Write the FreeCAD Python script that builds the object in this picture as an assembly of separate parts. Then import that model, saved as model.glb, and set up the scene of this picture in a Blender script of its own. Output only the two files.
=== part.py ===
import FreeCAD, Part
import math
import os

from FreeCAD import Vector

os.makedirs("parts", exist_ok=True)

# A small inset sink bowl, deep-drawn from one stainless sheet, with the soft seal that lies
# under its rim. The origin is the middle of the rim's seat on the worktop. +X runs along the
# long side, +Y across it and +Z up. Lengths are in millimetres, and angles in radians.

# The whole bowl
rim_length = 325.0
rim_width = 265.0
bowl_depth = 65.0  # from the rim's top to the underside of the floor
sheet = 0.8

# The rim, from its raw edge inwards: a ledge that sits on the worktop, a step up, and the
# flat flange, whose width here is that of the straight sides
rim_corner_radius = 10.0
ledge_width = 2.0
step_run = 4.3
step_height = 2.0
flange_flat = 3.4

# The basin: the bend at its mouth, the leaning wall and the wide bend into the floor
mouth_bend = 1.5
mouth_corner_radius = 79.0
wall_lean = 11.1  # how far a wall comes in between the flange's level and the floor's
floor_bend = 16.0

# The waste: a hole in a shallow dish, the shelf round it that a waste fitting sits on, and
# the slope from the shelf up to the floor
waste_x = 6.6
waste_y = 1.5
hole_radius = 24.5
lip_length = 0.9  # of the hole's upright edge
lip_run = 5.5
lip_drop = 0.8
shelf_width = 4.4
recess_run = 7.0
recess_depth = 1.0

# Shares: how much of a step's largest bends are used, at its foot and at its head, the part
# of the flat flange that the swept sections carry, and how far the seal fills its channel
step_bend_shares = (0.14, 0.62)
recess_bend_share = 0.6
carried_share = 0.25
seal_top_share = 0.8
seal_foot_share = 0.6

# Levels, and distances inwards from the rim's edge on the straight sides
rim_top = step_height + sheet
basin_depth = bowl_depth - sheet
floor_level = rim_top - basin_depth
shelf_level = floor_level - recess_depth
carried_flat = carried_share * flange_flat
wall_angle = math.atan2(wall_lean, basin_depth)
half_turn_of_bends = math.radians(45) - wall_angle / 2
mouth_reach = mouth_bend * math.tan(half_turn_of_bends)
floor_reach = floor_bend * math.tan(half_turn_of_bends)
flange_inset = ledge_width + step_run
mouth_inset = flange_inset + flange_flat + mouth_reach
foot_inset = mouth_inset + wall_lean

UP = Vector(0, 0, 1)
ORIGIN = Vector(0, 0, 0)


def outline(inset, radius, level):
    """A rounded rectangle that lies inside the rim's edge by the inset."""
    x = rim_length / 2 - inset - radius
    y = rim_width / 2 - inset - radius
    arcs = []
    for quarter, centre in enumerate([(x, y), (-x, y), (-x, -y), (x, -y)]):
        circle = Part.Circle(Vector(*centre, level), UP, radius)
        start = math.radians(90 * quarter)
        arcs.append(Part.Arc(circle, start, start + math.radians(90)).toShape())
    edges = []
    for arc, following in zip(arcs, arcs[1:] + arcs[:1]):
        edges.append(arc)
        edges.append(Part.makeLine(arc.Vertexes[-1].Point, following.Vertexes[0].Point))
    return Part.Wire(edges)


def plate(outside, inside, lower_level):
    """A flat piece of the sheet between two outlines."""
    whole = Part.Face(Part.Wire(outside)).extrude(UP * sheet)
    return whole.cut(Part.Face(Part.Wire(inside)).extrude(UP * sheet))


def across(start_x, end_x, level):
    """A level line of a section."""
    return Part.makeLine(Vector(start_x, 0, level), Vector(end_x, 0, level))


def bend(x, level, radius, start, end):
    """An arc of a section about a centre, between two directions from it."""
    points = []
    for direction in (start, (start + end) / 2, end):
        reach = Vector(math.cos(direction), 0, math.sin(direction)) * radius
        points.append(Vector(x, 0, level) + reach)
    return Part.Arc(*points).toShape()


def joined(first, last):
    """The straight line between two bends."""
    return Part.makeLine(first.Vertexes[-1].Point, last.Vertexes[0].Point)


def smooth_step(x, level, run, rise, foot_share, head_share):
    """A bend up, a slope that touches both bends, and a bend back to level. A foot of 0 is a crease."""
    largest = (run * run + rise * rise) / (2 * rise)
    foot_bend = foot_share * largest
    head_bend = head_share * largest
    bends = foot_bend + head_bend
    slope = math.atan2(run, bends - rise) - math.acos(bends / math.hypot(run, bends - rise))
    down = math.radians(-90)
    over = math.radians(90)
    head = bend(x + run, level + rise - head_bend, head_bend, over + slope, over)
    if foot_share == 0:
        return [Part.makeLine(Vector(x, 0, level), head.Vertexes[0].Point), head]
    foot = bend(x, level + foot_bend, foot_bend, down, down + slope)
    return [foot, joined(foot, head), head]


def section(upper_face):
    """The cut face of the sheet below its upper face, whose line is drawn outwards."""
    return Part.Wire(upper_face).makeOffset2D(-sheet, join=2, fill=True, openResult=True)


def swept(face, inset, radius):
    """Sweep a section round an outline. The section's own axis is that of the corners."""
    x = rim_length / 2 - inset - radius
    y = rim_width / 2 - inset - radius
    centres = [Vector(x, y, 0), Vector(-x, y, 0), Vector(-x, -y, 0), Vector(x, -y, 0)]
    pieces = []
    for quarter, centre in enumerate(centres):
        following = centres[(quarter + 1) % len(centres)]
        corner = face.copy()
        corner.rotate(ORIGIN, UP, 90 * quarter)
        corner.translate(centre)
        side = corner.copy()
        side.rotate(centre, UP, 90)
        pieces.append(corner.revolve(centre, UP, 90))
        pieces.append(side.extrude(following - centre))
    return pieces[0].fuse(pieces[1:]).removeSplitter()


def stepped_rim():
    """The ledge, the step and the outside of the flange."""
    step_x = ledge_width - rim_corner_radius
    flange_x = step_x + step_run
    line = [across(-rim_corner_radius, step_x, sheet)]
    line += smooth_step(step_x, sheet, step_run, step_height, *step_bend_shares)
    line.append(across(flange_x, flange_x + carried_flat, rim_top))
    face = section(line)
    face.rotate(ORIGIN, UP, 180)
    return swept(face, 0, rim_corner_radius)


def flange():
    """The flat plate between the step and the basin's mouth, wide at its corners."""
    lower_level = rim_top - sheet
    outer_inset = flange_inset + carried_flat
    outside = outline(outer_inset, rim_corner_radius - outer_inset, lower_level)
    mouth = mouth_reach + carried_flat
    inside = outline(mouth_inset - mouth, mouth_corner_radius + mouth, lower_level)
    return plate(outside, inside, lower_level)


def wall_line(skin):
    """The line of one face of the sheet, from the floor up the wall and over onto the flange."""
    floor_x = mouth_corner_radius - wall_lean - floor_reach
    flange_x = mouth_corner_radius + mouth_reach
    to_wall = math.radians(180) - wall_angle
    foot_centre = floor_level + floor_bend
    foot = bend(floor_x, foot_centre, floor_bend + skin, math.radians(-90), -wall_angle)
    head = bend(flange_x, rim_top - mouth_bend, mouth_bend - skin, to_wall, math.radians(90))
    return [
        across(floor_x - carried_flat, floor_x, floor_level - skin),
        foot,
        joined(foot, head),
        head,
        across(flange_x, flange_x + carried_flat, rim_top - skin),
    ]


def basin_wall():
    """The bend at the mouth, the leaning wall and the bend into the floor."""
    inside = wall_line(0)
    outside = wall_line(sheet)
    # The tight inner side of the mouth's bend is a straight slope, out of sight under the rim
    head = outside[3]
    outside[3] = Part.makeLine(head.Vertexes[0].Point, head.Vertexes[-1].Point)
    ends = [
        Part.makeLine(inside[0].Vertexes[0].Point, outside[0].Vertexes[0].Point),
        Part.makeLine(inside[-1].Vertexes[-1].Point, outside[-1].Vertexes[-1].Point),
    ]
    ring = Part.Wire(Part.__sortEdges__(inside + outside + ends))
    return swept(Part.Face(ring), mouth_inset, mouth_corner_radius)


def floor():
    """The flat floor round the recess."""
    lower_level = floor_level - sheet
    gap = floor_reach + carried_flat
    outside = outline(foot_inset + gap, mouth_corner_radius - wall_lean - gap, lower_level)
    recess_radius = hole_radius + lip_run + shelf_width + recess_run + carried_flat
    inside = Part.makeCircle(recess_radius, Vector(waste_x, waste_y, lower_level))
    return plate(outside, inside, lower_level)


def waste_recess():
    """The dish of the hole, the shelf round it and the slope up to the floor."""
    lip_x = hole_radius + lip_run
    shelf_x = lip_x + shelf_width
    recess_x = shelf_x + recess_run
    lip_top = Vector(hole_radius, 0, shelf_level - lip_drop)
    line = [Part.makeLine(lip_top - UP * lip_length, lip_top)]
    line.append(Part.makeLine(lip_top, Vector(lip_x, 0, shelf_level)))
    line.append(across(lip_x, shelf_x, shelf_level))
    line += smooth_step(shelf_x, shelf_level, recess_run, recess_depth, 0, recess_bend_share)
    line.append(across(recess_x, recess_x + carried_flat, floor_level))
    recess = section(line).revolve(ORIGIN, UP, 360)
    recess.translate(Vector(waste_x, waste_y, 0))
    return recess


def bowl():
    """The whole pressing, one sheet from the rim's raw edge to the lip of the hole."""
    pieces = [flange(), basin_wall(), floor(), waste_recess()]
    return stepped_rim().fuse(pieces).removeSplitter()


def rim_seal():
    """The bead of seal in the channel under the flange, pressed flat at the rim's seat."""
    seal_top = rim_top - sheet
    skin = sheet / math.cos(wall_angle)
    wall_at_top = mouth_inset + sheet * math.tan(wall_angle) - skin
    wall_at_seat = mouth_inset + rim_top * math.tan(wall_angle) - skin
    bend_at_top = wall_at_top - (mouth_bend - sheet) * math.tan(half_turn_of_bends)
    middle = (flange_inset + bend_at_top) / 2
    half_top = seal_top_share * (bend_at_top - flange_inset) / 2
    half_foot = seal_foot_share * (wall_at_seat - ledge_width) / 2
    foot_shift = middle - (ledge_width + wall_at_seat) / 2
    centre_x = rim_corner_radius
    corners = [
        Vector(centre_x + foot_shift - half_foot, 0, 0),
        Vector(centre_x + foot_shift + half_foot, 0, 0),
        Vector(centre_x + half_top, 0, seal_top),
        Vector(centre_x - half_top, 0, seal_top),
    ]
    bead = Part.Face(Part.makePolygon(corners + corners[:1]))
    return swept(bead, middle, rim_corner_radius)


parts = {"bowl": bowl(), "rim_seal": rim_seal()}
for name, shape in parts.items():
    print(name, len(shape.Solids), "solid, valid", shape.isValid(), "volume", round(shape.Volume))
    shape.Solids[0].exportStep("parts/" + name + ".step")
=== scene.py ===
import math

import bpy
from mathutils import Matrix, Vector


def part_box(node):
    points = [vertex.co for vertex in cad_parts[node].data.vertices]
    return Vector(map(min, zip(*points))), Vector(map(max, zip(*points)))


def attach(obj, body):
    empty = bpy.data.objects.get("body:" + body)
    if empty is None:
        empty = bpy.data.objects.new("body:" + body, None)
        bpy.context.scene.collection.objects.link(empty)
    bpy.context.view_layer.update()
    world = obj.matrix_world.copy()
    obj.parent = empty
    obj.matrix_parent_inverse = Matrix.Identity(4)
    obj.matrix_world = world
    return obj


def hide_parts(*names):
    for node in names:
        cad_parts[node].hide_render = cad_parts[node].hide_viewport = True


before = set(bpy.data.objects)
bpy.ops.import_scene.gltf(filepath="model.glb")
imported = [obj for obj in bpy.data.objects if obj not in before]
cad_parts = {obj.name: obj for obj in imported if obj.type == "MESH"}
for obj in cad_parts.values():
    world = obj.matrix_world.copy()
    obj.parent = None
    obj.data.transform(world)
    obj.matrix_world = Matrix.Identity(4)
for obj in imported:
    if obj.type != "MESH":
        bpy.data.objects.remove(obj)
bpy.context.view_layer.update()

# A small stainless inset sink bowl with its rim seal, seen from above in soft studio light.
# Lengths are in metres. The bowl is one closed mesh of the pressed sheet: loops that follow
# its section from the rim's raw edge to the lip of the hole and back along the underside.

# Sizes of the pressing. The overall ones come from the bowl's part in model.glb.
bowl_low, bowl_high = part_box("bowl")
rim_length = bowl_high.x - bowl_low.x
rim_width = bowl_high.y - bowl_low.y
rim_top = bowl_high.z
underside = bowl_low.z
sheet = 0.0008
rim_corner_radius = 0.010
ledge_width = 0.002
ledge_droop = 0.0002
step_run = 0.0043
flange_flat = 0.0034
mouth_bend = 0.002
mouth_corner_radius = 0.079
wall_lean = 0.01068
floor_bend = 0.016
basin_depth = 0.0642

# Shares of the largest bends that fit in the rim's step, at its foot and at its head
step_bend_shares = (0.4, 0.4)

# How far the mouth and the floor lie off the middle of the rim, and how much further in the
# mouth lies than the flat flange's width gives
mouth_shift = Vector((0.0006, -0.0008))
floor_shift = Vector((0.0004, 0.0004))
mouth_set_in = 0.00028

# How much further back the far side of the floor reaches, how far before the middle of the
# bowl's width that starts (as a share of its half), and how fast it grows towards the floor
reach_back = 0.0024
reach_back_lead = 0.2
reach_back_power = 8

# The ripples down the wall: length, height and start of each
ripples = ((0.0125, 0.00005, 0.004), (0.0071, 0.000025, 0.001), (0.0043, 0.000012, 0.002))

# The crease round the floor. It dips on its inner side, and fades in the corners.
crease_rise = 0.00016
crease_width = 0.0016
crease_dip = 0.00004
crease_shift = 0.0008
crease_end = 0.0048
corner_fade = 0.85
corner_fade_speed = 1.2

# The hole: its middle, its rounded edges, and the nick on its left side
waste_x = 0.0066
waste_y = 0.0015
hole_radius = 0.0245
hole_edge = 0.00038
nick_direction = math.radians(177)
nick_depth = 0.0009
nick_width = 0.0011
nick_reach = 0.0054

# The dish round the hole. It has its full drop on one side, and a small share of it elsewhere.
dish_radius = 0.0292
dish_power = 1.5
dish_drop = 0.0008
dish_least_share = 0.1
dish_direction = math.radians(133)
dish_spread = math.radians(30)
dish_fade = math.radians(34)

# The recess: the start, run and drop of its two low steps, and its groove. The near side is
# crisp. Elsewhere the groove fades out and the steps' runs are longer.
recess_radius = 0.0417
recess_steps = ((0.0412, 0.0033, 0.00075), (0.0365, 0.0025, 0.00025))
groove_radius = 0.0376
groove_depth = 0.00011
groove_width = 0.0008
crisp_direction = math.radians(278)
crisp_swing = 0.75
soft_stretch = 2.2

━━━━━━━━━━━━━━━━

What you have to do |
Print the lines from the line with "half_foot = seal_foot_share" to the line with "imported = [obj" exactly, and print nothing else. Both of those lines are included.

Complete output |
    half_foot = seal_foot_share * (wall_at_seat - ledge_width) / 2
    foot_shift = middle - (ledge_width + wall_at_seat) / 2
    centre_x = rim_corner_radius
    corners = [
        Vector(centre_x + foot_shift - half_foot, 0, 0),
        Vector(centre_x + foot_shift + half_foot, 0, 0),
        Vector(centre_x + half_top, 0, seal_top),
        Vector(centre_x - half_top, 0, seal_top),
    ]
    bead = Part.Face(Part.makePolygon(corners + corners[:1]))
    return swept(bead, middle, rim_corner_radius)


parts = {"bowl": bowl(), "rim_seal": rim_seal()}
for name, shape in parts.items():
    print(name, len(shape.Solids), "solid, valid", shape.isValid(), "volume", round(shape.Volume))
    shape.Solids[0].exportStep("parts/" + name + ".step")
=== scene.py ===
import math

import bpy
from mathutils import Matrix, Vector


def part_box(node):
    points = [vertex.co for vertex in cad_parts[node].data.vertices]
    return Vector(map(min, zip(*points))), Vector(map(max, zip(*points)))


def attach(obj, body):
    empty = bpy.data.objects.get("body:" + body)
    if empty is None:
        empty = bpy.data.objects.new("body:" + body, None)
        bpy.context.scene.collection.objects.link(empty)
    bpy.context.view_layer.update()
    world = obj.matrix_world.copy()
    obj.parent = empty
    obj.matrix_parent_inverse = Matrix.Identity(4)
    obj.matrix_world = world
    return obj


def hide_parts(*names):
    for node in names:
        cad_parts[node].hide_render = cad_parts[node].hide_viewport = True


before = set(bpy.data.objects)
bpy.ops.import_scene.gltf(filepath="model.glb")
imported = [obj for obj in bpy.data.objects if obj not in before]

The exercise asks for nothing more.